Are your windows looking foggy and misty? This is a process called Condensation. It is one of the most common household problems in the UK and can affect both period homes or new builds.

Condensation occurs when excessive warm air and humidity levels rise inside your home. When this meets a colder surface, like your windows, it immediately cools and releases a moisture which changes into liquid water.

The form of condensation is usually the sign of poor window quality and insulation. If it is not treated or maintained efficiently, it can cause even more damage. In addition to fogging up your windows, condensation can be quite difficult to clean off.

Different types of condensation can develop unsightly damp and mould which has been linked to many health conditions like asthma and Bronchitis.

It can even cause structural damage, from wall paint peeling, stain marks on walls and ceilings as well as rotting of floors.

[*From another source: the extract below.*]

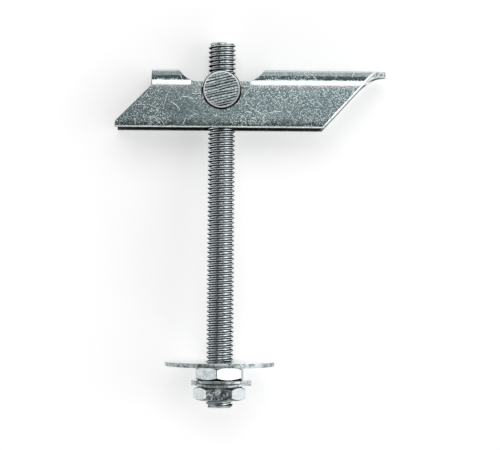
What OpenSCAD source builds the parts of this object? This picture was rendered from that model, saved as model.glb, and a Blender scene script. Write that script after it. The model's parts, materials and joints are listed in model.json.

There are two different places condensation can occur on your windows. These include the internal pane of glass, the external pane of glass and in between both panes of glass.

If condensation is occurring on the internal pane of glass of your windows unit, this is because the temperature of your glazing is significantly colder compared to inside your room. This is known as the “Dew Point” where the water vapour from the atmosphere changes into water droplets.

The form of condensation on the inside of your glazing can be a sign of poor ventilation and excessive humidity levels. This problem causes moisture to become trapped and encourage unsightly looking mould to grow around windows and wall corners.


Here are some ways on how to reduce window condensation at home


Ventilation is one solution to preventing condensation occurring. If your home has good ventilation, this helps to maintain the air quality inside your home.

One way to improve ventilation is by opening a window in each room. This allows the air to circulate inside and stay at a certain temperature.

When it comes to cooking, make sure you keep the kitchen door shut. This stops the air moisture spreading around the home.


Extractor fans are an effective way of reducing the amount of excess moisture in your room. It is important to use them while cooking in the kitchen, showering in the bathroom and anywhere else that is prone to building up high levels of condensation.

An extractor fan system is a good way to remove damp air before it meets colder surfaces, leaving your windows fog free! The extractor fan design is used to control condensation quietly and efficiently.


Did you know drying clothes inside contributes to condensation? It is important to avoid drying your clothes on radiators or racks as this will increase the damp in your property. To reduce the excess moisture in your home, you’ll need to dry your clothes outside as much as possible.

If the unpredictable British weather puts your mind off, the only other options are to dry your laundry inside with the windows open or to use the tumble dryer with pipe leads all the way outside.


House plants can make all the difference to the air quality inside our home! They naturally absorb humidity and moisture from the air through their leaves and roots. The ideal places to keep them are near a sink or bath because these are naturally humid environments.

If you have them near furniture, the moisture can cause mould growth and other damage. This helps to clean the air in your home by removing our toxins and releasing vapours into the atmosphere.


To control condensation in your home, it is important to maintain a constant low room temperature. A quality central heating system will ensure all the rooms of your house remain at a constant low level in order to reduce condensation.

During winter, the colder temperatures increase levels of excess moisture entering your home. By heating and insulating your home properly will help to prevent damp and mould forming.

A thermostat is used for keeping home heating at a steady temperature consistent in all rooms, including unused rooms. The warmer your home is, the less likely condensation will occur.


There is the risk of damage and health complications with condensation left untreated. If your home is showing signs of condensation, it is important to get it looked at quickly.

Here are the things you need to look out for:

  • Foggy or Steaming windows
  • Wet walls
  • Damp areas
  • Peeling wallpaper/paint
  • Mould growth
  • Musty smell on clothes
  • Black dots on window frames


The longer condensation is left, it will eventually lead to the growth of mould and damp inside your home. This poses a risk of damage to your property and associated health problems.

Damp and mould growth have been linked with many serious health issues such as allergic reactions, respiratory illnesses and digestive problems.

If fragments or spores of mould are inhaled, this can cause symptoms like nasal congestion, wheezing, chest tightness, coughing and throat irritation.


In addition to health problems, condensation can result in damage to property structure and foundations.

If you have allowed the condensation to develop or get worse, mould growth and damp will spread across materials like wallpaper, paint and plaster.

Condensation can cause earth or musty smells from mould growth and dampness. Furniture and wooden window frames can rot, including floors and skirting boards.